L’avocat d’Adrupiako précise que son client est associé aux Kabila au sein d’Acacia et de Kwango Mines depuis le milieu des années 2000. Son associé et lui avaient alors besoin de 6 M$ US pour démarrer leurs activités minières. Ils ont alors «présenté un business model [sic] qui a attiré l’attention de la famille, explique Me Nima Hejazi. Voilà comment le lien a été établi de manière tout à fait fortuite.»
L’avocat assure toutefois que ces compagnies sont strictement engagées dans l’exploration et qu’elles n’ont jamais enregistré de revenus. Il nie que son client soit impliqué dans les mines artisanales.

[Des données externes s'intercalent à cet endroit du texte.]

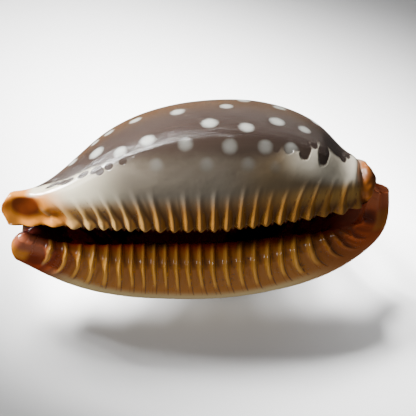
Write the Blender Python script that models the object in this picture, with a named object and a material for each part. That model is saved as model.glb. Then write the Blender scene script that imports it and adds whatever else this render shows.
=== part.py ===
"""A cowrie shell 27 mm long, lying on its outer lip's side with the toothed mouth in view.

The shell grew as one piece, so it is one closed solid: a thick plate rolled round into a
hollow egg, whose two long edges are the toothed lips of the mouth and whose two short
edges are the rims of the canals at its ends.  It is first worked out standing on its base,
in millimetres, with X along the shell from the front canal to the back canal, Y towards
the outer lip and Z towards the back.  It is then rolled over to the pose it lies in.
"""

import math

import bmesh
import bpy
import numpy as np
from mathutils import Matrix

MM = 0.001

# How it lies: rolled over from its base on to the outer lip's side, and the slight dip
# of its front end that goes with it.
ROLL_DEG = -106.8
DIP_DEG = 1.4

# How deep the flat is that has worn where the shell lies on the ground.
WORN_FLAT = 0.15

# How many cuts run across the shell, and how many faces each stretch of a cut has.
CUTS = 108
BASE_FACES = 5
BACK_FACES = 6
EDGE_POINTS = 3
CORNER_STEPS = 2

# The cuts whose sizes are given, from the front end at 0 to the back end at 1.
GIVEN_CUTS = (0.0, 0.05, 0.13, 0.25, 0.40, 0.55, 0.70, 0.82, 0.91, 0.96, 1.0)

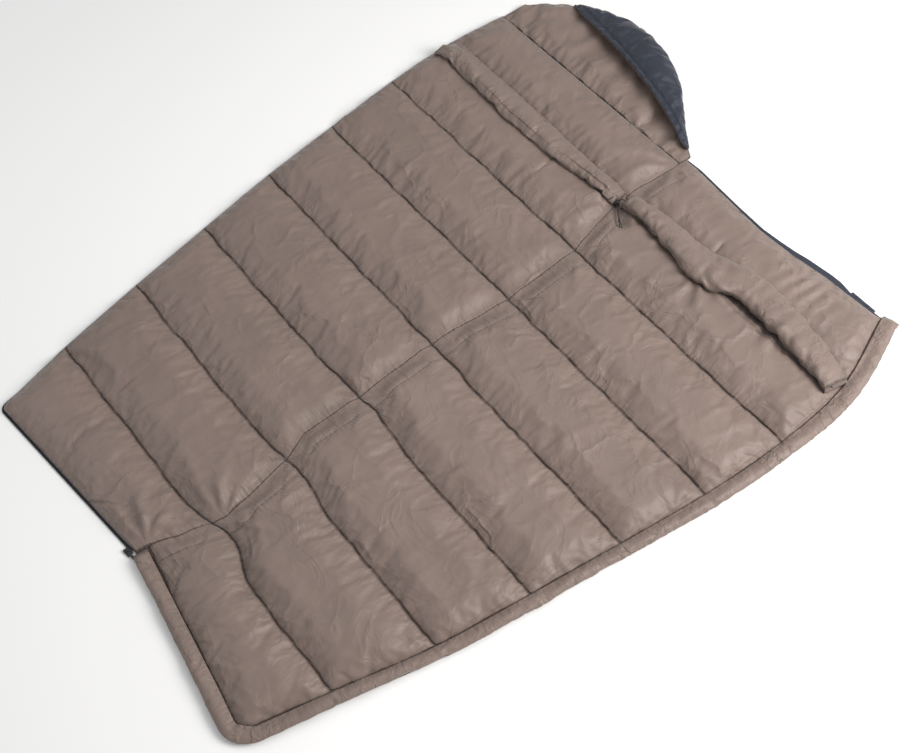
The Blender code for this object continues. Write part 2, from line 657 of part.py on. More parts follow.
def cord_lock():
    angle = Vector((1, 0)).angle_signed(PULL_WAY.to_2d()) * -1
    radius = LOCK_D / 2
    body = turned("cord_lock_body", MOULDED, radius, -LOCK_DOWN, LOCK_UP)
    bore = PLUNGER_D / 2 + FIT
    floor = -LOCK_DOWN + 0.0015
    combine(body, turned("lock_bore", MOULDED, bore, floor, 0.02), "DIFFERENCE")
    wide = (CORD_PAIR + CORD_D) / 2 + FIT
    high = CORD_D / 2 + FIT
    combine(body, block("lock_slot", MOULDED, (-0.01, -wide, -high), (0.01, wide, high)), "DIFFERENCE")
    plunger = turned("cord_lock_button", MOULDED, PLUNGER_D / 2, floor + 0.0050, LOCK_UP + PLUNGER_OUT)
    combine(plunger, block("button_slot", MOULDED, (-0.01, -wide, -high), (0.01, wide, high + PRESS)),
            "DIFFERENCE")
    coil = [Vector((0.0030 * cos(t), 0.0030 * sin(t), floor + 0.0006 + 0.0038 * t / (7 * pi)))
            for t in spread(0, 7 * pi, 43)]
    spring = sweep("cord_lock_spring", coil, METAL, radius=0.00025)
    put([body, plunger, spring] + [thing for thing in cutters.objects
                                   if thing.name in ("lock_bore", "lock_slot", "button_slot")],
        LOCK, angle)


def knot():
    bm = bmesh.new()
    bmesh.ops.create_uvsphere(bm, u_segments=16, v_segments=10, radius=KNOT_R)
    ball = add("cord_knot", bm, CORD_YARN)
    ball.location = KNOT
    for side in (-1, 1):
        aside = ACROSS_WAY * side * CORD_PAIR / 2
        start = aside + PULL_WAY * KNOT_R * 0.3
        end = aside * 1.8 + PULL_WAY * (KNOT_R + TAIL_L)
        tail = sweep(f"tail_{side}", [start, start.lerp(end, 0.5), end], CORD_YARN, radius=CORD_D / 2)
        tail.location = KNOT
        combine(ball, tail, "UNION")


strand("back_strand", BACK_ROUTE, -1)
strand("front_strand", FRONT_ROUTE, 1)
cord_lock()
knot()


def neck_tab():
    """Small tab of shell cloth at the front half's neck edge."""
    far = TAB_FROM_HEM - FRONT_WIDTHS[-1]
    block("neck_tab", SHELL_CLOTH, (FRONT_NECK_X + GAP, far, SKIN),
          (FRONT_NECK_X + TAB_OUT, far + TAB_W, SKIN + TAB_T))


neck_tab()


# ---- the front half turns with an empty on its fold axis ---------------------------------
fold = bpy.data.objects.new("front_fold_axis", None)
fold.location = (0, 0, FOLD_AXIS_Z)
fold.parent = root
parts.objects.link(fold)
for thing in parts.objects:
    if thing.name.startswith(("front_lining", "front_shell", "front_fill", "front_collar", "front_zip",
                              "draft_tube", "neck_tab", "front_strand", "back_strand", "cord_")):
        thing.parent = fold
        thing.location.z -= FOLD_AXIS_Z
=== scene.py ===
"""Looks of the camp quilt: a mummy sleeping bag opened flat, lining side up.

Metres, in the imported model's own frame: +X from the foot to the head, +Y to the back half
with the hood, +Z up, the floor at z = 0.
"""
import json
from math import cos, pi, radians, sin

import bmesh
import bpy
import numpy as np
from mathutils import Matrix, Vector, noise
from mathutils.bvhtree import BVHTree

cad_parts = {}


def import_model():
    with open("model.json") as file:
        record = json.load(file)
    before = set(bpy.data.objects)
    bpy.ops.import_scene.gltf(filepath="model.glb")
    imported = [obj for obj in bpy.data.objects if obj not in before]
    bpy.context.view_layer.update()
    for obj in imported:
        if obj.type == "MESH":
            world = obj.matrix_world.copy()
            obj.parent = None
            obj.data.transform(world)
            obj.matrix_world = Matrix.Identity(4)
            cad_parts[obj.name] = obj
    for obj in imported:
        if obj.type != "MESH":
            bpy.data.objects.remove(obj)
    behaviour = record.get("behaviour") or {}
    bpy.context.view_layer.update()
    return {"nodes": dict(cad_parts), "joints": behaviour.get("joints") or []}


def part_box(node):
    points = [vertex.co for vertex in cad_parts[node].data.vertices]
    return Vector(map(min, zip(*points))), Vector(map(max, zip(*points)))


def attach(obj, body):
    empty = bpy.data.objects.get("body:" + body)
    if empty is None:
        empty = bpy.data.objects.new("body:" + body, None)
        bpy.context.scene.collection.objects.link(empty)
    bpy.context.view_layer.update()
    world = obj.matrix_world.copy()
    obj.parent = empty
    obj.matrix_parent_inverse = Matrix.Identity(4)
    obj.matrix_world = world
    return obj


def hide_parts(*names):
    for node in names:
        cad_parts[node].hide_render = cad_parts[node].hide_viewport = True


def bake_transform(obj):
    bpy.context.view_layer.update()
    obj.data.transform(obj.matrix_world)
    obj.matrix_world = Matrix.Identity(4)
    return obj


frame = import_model()

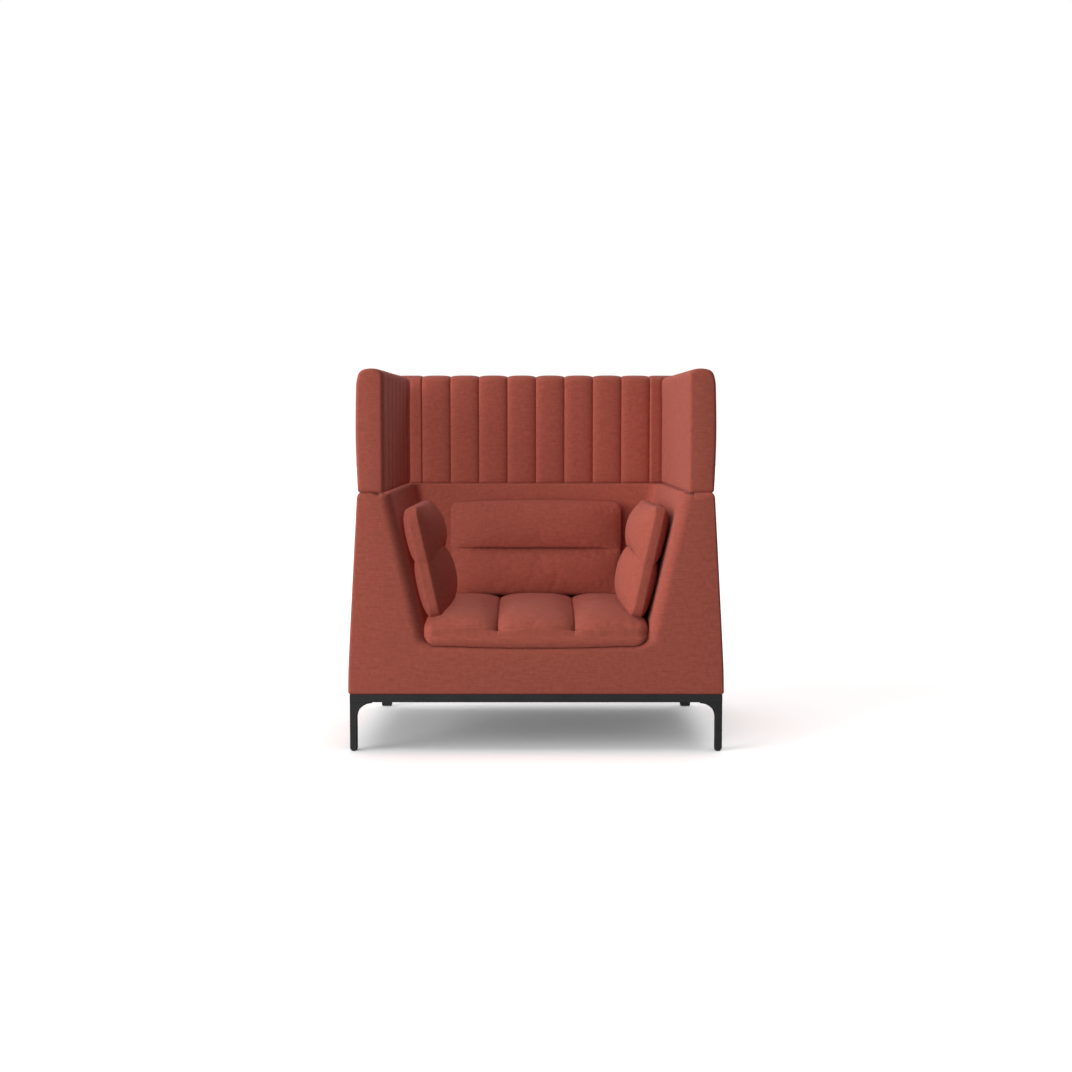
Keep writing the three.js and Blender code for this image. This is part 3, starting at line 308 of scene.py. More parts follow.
def wool(name, color):
    """Plain weave: height is sin(2 pi u / yarn) times sin(2 pi v / yarn), with slubs."""
    dull = {"Sheen Weight": 0.03, "Sheen Roughness": 0.5, "Specular IOR Level": 0.25}
    cloth = Finish(name, color, 0.95, **dull)
    weave = cloth.weave(cloth.cloth((2 * math.pi / yarn_pair,) * 3))
    weft = cloth.noise(cloth.cloth((20, 300, 1)), 1.0, 3)
    warp = cloth.noise(cloth.cloth((420, 30, 1)), 1.0, 3)
    cloudy = cloth.noise(cloth.cloth(), 70.0, 4)
    hairs = cloth.noise(cloth.cloth(), 1100.0, 2)
    shade = cloth.total((weft, 0.5), (warp, 0.3), (cloudy, 0.45), (hairs, 0.12), (weave, 0.03))
    dark, light = (tuple(c * k for c in color) for k in (1 - shade_spread, 1 + shade_spread))
    cloth.color(cloth.mix(cloth.remap(shade, 0.5, 0.87, 0.0, 1.0), dark, light))
    cloth.bump(cloth.total((weave, 0.5), (hairs, 0.9), (weft, 0.5)), 0.32, 0.5 * mm)
    return cloth.material


cover_cloth = wool("brick_wool", (0.36, 0.084, 0.057))


# %% [markdown]
# The steel has a black powder coat, which is slightly rough like orange peel. The glides
# are moulded nylon, the fittings zinc plated, and the hidden frame is plywood and beech.


# %% Rigid finishes
def speckled(name, color, roughness, tones, patches, grain, relief, rough=None, **sockets):
    """Patches of noise mix two tones, and a finer noise gives the relief.

    Each noise is (scale for x, y and z, noise scale, detail). Rough, if given, is the number
    of the noise that changes the roughness, 0 or 1, and its range.
    """
    finish = Finish(name, color, roughness, **sockets)
    noises = [finish.noise(finish.place(scale), *rest) for scale, *rest in (patches, grain)]
    finish.color(finish.mix(noises[0], *tones))
    if rough:
        number, low, high = rough
        share = finish.remap(noises[number], 0.3, 0.7, low, high)
        finish.set(finish.shader, {"Roughness": share})
    finish.bump(noises[1], *relief)
    return finish.material


def timber(name, pale, dark, grain_scale, ply=0.0):
    """Grain is noise drawn out along x; plywood adds thin layers, one per ply."""
    wood = Finish(name, pale, 0.62)
    grain = wood.noise(wood.place(grain_scale), 1.0, 5)
    share = wood.remap(grain, 0.3, 0.7, 0.0, 1.0)
    if ply:
        x = wood.add("SeparateXYZ", {"Vector": wood.place()})
        turn = 2 * math.pi / ply
        layers = wood.math("SINE", wood.total(*((axis, turn) for axis in x.node.outputs)))
        share = wood.total((share, 1.0), (layers, 0.1))
    wood.color(wood.mix(share, pale, dark))
    wood.bump(grain, 0.15, 0.3 * mm)
    return wood.material


def strap_weave():
    strap = Finish("strap_weave", (0.03, 0.025, 0.02), 0.8)
    fibre = strap.noise(strap.place((60, 500, 500)), 1.0, 2)
    strap.color(strap.mix(fibre, (0.018, 0.015, 0.012), (0.045, 0.038, 0.03)))
    strap.bump(strap.weave(strap.place((1800, 1800, 1))), 0.3, 0.3 * mm)
    return strap.material


even = (1, 1, 1)
finishes = {
    "black_powder_coat": speckled(
        "black_powder", (0.012, 0.0125, 0.0125), 0.5,
        tones=((0.010, 0.0105, 0.0105), (0.015, 0.0155, 0.0155)),
        patches=(even, 18.0, 3), grain=(even, 900.0, 2), relief=(0.12, 0.3 * mm),
        rough=(0, 0.44, 0.56), **{"Specular IOR Level": 0.35},
    ),
    "black_nylon": speckled(
        "black_nylon_moulded", (0.012, 0.012, 0.012), 0.6,
        tones=((0.010, 0.010, 0.010), (0.016, 0.016, 0.016)),
        patches=(even, 1400.0, 2), grain=(even, 1400.0, 2), relief=(0.15, 0.2 * mm),
        rough=(0, 0.52, 0.7),
    ),
    "zinc_steel": speckled(
        "zinc_plate", (0.55, 0.55, 0.53), 0.38,
        tones=((0.48, 0.48, 0.46), (0.62, 0.62, 0.60)),
        patches=(even, 60.0, 3), grain=((40, 40, 900), 1.0, 2), relief=(0.1, 0.1 * mm),
        rough=(1, 0.3, 0.46), Metallic=1.0,
    ),
    "black_felt": speckled(
        "black_felt_cloth", (0.012, 0.012, 0.013), 0.95,
        tones=((0.010, 0.010, 0.011), (0.020, 0.020, 0.021)),
        patches=(even, 30.0, 3), grain=(even, 700.0, 4), relief=(0.4, 0.5 * mm),
        **{"Sheen Weight": 0.2},
    ),
    "plywood": timber(
        "birch_plywood", (0.56, 0.40, 0.23), (0.38, 0.24, 0.12), (18, 160, 160), ply=3 * mm
    ),
    "beech": timber("beech_wood", (0.47, 0.28, 0.15), (0.33, 0.18, 0.09), (40, 260, 260)),
    "webbing": strap_weave(),
    "upholstery_fabric": cover_cloth,
}
for part in frame["record"]["subparts"]:
    slots = nodes[part["node"]].data.materials
    slots.clear()
    slots.append(finishes[part["material_slot"]])
print("finishes:", sorted(finishes))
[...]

Ses entreprises avec le clan Kabila
En juillet, le Groupe d’étude sur le Congo, en partenariat avec Bloomberg et le Pulitzer Center on Crisis Reporting, publiait une liste des entreprises familiales des Kabila. Emmanuel Adrupiako est, ou a déjà été actionnaire de huit d’entre elles. Certaines n’ont plus d’activités aujourd’hui.
• Acacia (diamant, cuivre, cobalt. Un rapport lui reproche d’exploiter des puits artisanaux de cuivre et de cobalt)
• Amitié CS – RDC (ACR) (construction, services miniers, exploration, immobilier)
• Aviation Maintenance Services (services d’aviation)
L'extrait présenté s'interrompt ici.